From war zones to world capitals, journalists these days literally are under the gun. The deaths in Ukraine of two Fox News reporters and an American documentary filmmaker this month tragically underscore the point. So does President Vladimir Putin's crackdown on Russian journalists whose acts of defiance, including at state-run outlets, reflect their bravery in the face of an increasingly repressive regime.
That's what makes the fabulists at Fox and elsewhere in the right-wing media-verse who are promoting Putin's fantasies about his invasion and politicizing the national security challenges facing President Biden so ludicrous. They obviously have no trouble looking at the camera to peddle disinformation and pontificate about what should be done. Given the casualties in their own ranks, the risks reporters face daily in Ukraine, and Biden's success in leading the NATO response so far, the networks' bankable babblers also need to look in the mirror. The image is anything but a profile in courage.
Take prime time on Fox. Notwithstanding his past praise for Putin and dismissal of Russian aggression, an outraged Tucker Carlson, Fox's evening star, puffed up to call out his critics last week. A slanderous attack, as he put it, by Texas Republican Representative Mike McCaul reportedly labeled him an outlet for Putin's party line. And that's not all. Carlson averred McCaul's words are a political sin. The evidence: Biden says the same kind of thing. Russian Foreign Minister Sergey Lavrov noted Fox's helpfulness. He encouraged RT, Moscow's state-run news network, to give Fox's views more airtime. Picking up the hint, Russia's security service reportedly sent RT a 12-page memo on the subject, mentioning Carlson by name.
And then there's One America Network, even farther right than Fox, that has evangelized President Trump's stolen election lie 24/7. Dropped by DirectTV a few months ago and apparently teetering on the financial brink, OAN nevertheless is rolling the latest Russian disinformation into its schtick to continue the fight. On March 17, one of itsanchors accused President Biden of complicity in "the false flag operation" that bombed a Ukrainian maternity hospital. In a feat of journalistic legerdemain, the newsman somehow rolled video tape of the destruction while ignoring the Russian missile crater, ten feet deep in the hospital's front yard, and the fact Moscow officially said it launched the attack.
The same folks who can't quite figure out why their bloviating sounds like a rip-and-read script drafted by Russian TV, of course, are proclaiming their righteousness, blaming criticism on the cancel culture's lust to curb their freedom of speech. It's a shame Carlson and his colleagues who espy Big Brother's hand coming for them nightly don't peek out of their foxholes at Moscow where Putin's fingers already are wrapped around Russian journalists' necks.
The Fox and far right crowd might compare their imaginary perils to what's facing Marina Ovsyannikova. A former journalist at Moscow's Channel One, her bravery could well carry a far higher cost than all the derision currently coming Fox's way.

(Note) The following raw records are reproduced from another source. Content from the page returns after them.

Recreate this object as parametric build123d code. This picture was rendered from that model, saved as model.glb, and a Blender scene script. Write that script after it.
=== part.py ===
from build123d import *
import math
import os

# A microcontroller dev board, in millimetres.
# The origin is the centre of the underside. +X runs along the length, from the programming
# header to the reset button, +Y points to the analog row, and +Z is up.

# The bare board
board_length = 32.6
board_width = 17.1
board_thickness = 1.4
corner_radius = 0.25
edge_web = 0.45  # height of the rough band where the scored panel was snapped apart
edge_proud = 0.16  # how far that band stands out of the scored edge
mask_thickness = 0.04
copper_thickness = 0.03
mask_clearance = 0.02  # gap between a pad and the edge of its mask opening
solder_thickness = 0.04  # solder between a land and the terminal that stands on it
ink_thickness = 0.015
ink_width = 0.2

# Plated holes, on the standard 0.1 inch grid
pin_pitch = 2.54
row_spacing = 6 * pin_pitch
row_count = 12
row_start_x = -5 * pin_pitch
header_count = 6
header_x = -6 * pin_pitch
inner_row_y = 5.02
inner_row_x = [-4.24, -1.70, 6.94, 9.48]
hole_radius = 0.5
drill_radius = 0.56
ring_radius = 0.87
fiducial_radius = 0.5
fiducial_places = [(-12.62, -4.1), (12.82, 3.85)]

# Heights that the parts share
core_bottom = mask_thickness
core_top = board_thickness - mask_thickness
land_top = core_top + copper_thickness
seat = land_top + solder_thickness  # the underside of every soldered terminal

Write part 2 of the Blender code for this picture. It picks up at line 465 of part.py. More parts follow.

A producer at state television for 19 years, Ovsyannikova protested the invasion of Ukraine live during Channel One's prime time news program on March 14. Arrested and fined, she's waiting for more, telling the German magazine Der Spiegel that, fearful or not, she isn't leaving the country. "Anything could happen -- a car accident, anything they want. I'm aware of that," she said. Citing Putin's growing authoritarianism, roll back of democratic reforms, poisoning of opponents, and finally the invasion, she explained, "My dissatisfaction has been building up over all these years." Ovsyannikova says she isn't alone, noting, "The majority of smart and educated people oppose the war."
Among news and other on-air personalities at the state-run or controlled outlets, her assertion is bearing out. According to BBC, a Channel One colleague, Zhanna Agalakova,quit as Europe correspondent. Two long time journalists, news presenter Lilia Gildeyeva and Vadim Glusker, have left rival NTV. At RT, meanwhile, Maria Baronova, its former chief editor, has resigned. Add to that antiwar statements on social media by talk show hosts and celebrities who have taken leave from their programs and a prima ballerina, Olga Smirnova, who two weeks ago pirouetted from the Bolshoi to the Dutch National Ballet after denouncing the war.
So, consider the comparison. Carlson, with every right to voice his opinion, dismisses as slander a congressman's criticism of his views that even Russia's foreign minister reportedly suggests amount to carrying the Kremlin's water. Meanwhile, the Fox star pockets a reported annual $10 million check from the network for his nightly performance art. In Moscow, Russian journalists refuse to haul Putin's bucket, instead speaking out or resigning to protest Putin's aggression, and presumably foregoing their salaries, perhaps their freedom, or even personal safety. The profile in courage? You decide.
When it comes to the occupants of the management suites in the media giants that own the news and set its standards, the journalists who are putting themselves at risk to report from Ukraine as well as those standing up for the truth in Moscow deserve better.